1.Patients should fill out an “Instructions for NHI Prepaid Medical Expense Refund Application Form” and prepare copies of their medical receipts and itemized expenses. These should be filed at the National Health Insurance office closest to the hospital where treatment was initially sought.

2.You can go to an NHIA office or the NHIA website to download an application form.

Who is Exempted from Paying Co-payments?

1.Those Exempt from all Co-payments:

A.Individuals suffering from a catastrophic illness, or living and being treated in remote mountain areas or island regions, or women giving birth.

B.Outpatients or emergency care patients from outlying islands who have been referred to a health care facility in Taiwan.

C.Veterans who have the symbol for “veteran” on their NHI cards and their dependents.

D.Members of low-income households.

E.Children under three years of age.

F.Registered tuberculosis patients who receive treatment at specified contracted hospitals.

G.Patients with labor insurance who are being treated for occupational ailments.

H.Patients suffering from PCB (polychlorinated biphenyl) poisoning.

I.Centenarians.

J.Alternative servicemen who hold military service ID cards (including general alternative servicemen and alternative servicemen involved in first- and second-stage R&D).

2.Those Exempt from Co-payments on Prescribed medication:

A.Patients with chronic illness refill prescriptions. The National Health Insurance Administration has listed 100 diseases as chronic illnesses, including hypertension and diabetes.

B.Dental patients.

C.Patients receiving care for one of the ailments covered under the “per case payment” system.

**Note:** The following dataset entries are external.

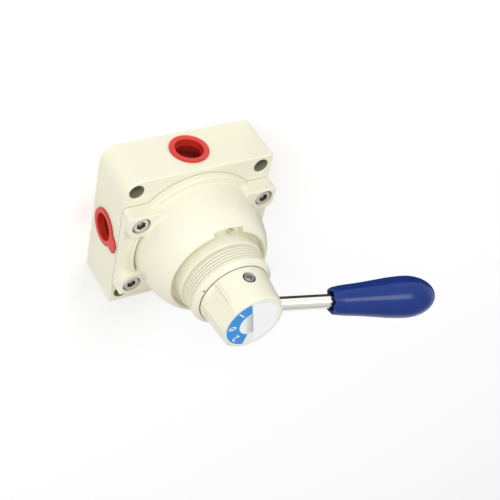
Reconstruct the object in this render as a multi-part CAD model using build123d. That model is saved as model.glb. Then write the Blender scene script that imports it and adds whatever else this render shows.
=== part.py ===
from build123d import *
import math
import os

# Hand lever rotary-disc air valve, four ports, three lever positions.
# Millimetres.  Origin: centre of the base's underside.  +Z: valve axis, from the base to the hub.
# +X: the lever at its middle position.  +Y: the face whose port lies beside the keyway.

# ---- fits -------------------------------------------------------------------------------------
RUN = 0.04          # radial running clearance of anything that turns or slides
SEAT = 0.02         # radial clearance of pieces that are pressed or dropped into place
LIFT = 0.05         # axial gap under faces that turn against one another

# ---- port base --------------------------------------------------------------------------------
BASE_W = 75.0
BASE_T = 27.0
BASE_HALF = BASE_W / 2
BIG_CORNER_R = 8.0
SMALL_CORNER_R = 1.2
EDGE_C = 0.5
MOUNT_INSET = 5.75          # from the block's sides to the mounting holes
MOUNT_PITCH = BASE_W - 2 * MOUNT_INSET
MOUNT_R = 3.5
MOUNT_LIP_C = 0.4

PORT_Z = 13.0
PORT_THREAD_R = 7.475       # minor radius of a G 3/8 thread
PORT_THREAD_L = 10.0
PORT_MOUTH_R = PORT_THREAD_R + 1.125
PORT_MOUTH_DEPTH = 9.0
PASSAGE_R = 6.8             # tapping drill run on behind the thread
RISER_R = 3.0
RISER_PCR = 12.5            # radius of the circle that the four risers stand on

# ---- seat plate and rotor ---------------------------------------------------------------------
SEAT_R = 22.0
SEAT_T = 5.0
SEAL_GROOVE_R = 5.1
SEAL_GROOVE_T = 1.6
SEAT_PIN_R = 1.5
SEAT_PIN_PCR = SEAT_R - 4.5
SEAT_PIN_BELOW = 5.0
SEAT_PIN_ABOVE = 3.5

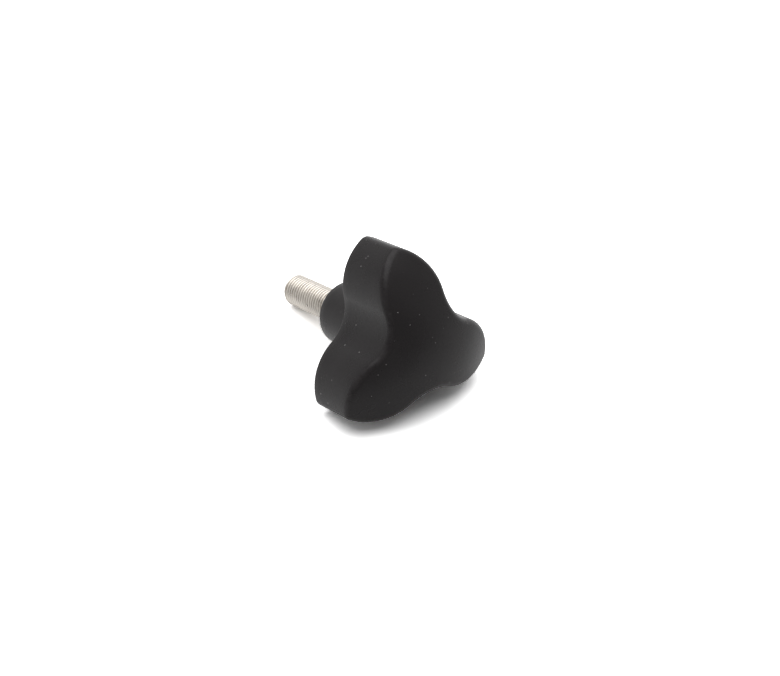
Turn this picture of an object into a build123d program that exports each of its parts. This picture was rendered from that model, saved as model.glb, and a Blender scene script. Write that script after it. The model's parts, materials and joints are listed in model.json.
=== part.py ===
from build123d import *
import math
import os

# A three-lobed clamping knob: one solid moulding of head and hub, with a steel stud moulded into it.
# Everything is built about the knob's own axis first: back face of the head at z = 0, crown towards +Z,
# hub and stud towards -Z, one lobe towards +Y. It is then laid down the way it comes to rest.

# Driving dimensions of the head, in millimetres and degrees
head_diameter = 60.0
head_height = 26.0
lobe_count = 3
lobe_tip_radius = 3.0
lobe_tip_half_angle = 25.5
lobe_flank_radius = 16.5
valley_radius = 13.0
dome_radius = 50.5
front_edge_radius = 2.5
back_edge_chamfer = 0.4

# Driving dimensions of the hub
hub_end_diameter = 20.0
hub_length = 18.0
hub_draft_angle = 1.5
hub_root_flare = 1.2
hub_end_chamfer = 0.4

# Driving dimensions of the steel stud and of the knurled collar that holds it in the moulding
stud_diameter = 10.0
stud_free_length = 29.0
stud_tip_chamfer = 0.9
shoulder_diameter = 11.0
collar_diameter = 14.0
collar_length = 12.0
collar_depth_below_hub_end = 4.0
collar_groove_width = 3.0
collar_groove_depth = 1.2
knurl_count = 24
knurl_depth = 0.6
knurl_groove_angle = 90.0

# Points of the lobe outline that several functions share, for a lobe that points along +X
half_pitch_angle = 180.0 / lobe_count
head_radius = head_diameter / 2


def polar(radius, angle):
    """The point at this distance and angle, in degrees, from the knob's axis."""
    return Vector(radius * math.cos(math.radians(angle)), radius * math.sin(math.radians(angle)))


def angle_of(vector):
    """The direction of a vector in the plane of the outline, in degrees."""
    return math.degrees(math.atan2(vector.Y, vector.X))


def flank_centre():
    """Centre of the broad arc on the +Y side of a lobe, which runs on from the tip arc without a kink."""
    tip_centre = Vector(head_radius - lobe_tip_radius, 0)
    return tip_centre + polar(lobe_tip_radius - lobe_flank_radius, lobe_tip_half_angle)


def valley_centre():
    """Centre of the hollow arc between two lobes, which touches the flank arcs on both sides."""
    flank = flank_centre()
    along = flank.dot(polar(1, half_pitch_angle))
    off_axis_squared = flank.dot(flank) - along**2
    reach = valley_radius + lobe_flank_radius
    return polar(along + math.sqrt(reach**2 - off_axis_squared), half_pitch_angle)


def lobe_outline():
    """The closed outline of the head: tip, flank and valley arcs, repeated round the axis."""
    flank = flank_centre()
    valley = valley_centre()
    flank_end_angle = angle_of(valley - flank)
    flank_sweep = flank_end_angle - lobe_tip_half_angle
    valley_sweep = 2 * (half_pitch_angle - flank_end_angle)
    tip = CenterArc((head_radius - lobe_tip_radius, 0), lobe_tip_radius,
                    -lobe_tip_half_angle, 2 * lobe_tip_half_angle)
    near_flank = CenterArc(flank, lobe_flank_radius, lobe_tip_half_angle, flank_sweep)
    hollow = CenterArc(valley, valley_radius, 180 + flank_end_angle, valley_sweep)
    far_flank = mirror(near_flank, Plane.XZ)
    one_pitch = [tip, near_flank, hollow, far_flank]
    turns = [Rot(0, 0, 90 + 2 * half_pitch_angle * number) for number in range(lobe_count)]
    return [turn * arc for turn in turns for arc in one_pitch]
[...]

3.Those Exempt from Physical Therapy Copayments:

A.Patients undergoing “moderate to complicated” physical therapy, defined as undergoing three or more types of “moderate” therapy, such as electrical muscle stimulation and 13 other therapies, for a total of more than 50 minutes.

B.Patients undergoing “complicated” therapeutic treatment requiring specialized therapists, such as balance training and six other therapies. Limited to prescriptions issued by rehabilitation medicine specialists.

4.Regions Deficient in Medical Resources:
The co-payment amount of patients who receive clinic, emergency, or home care services in regions deficient in medical resources will be reduced by 20%. The National Health Insurance Administration will make annual announcements regarding regions determined to be deficient in medical resources.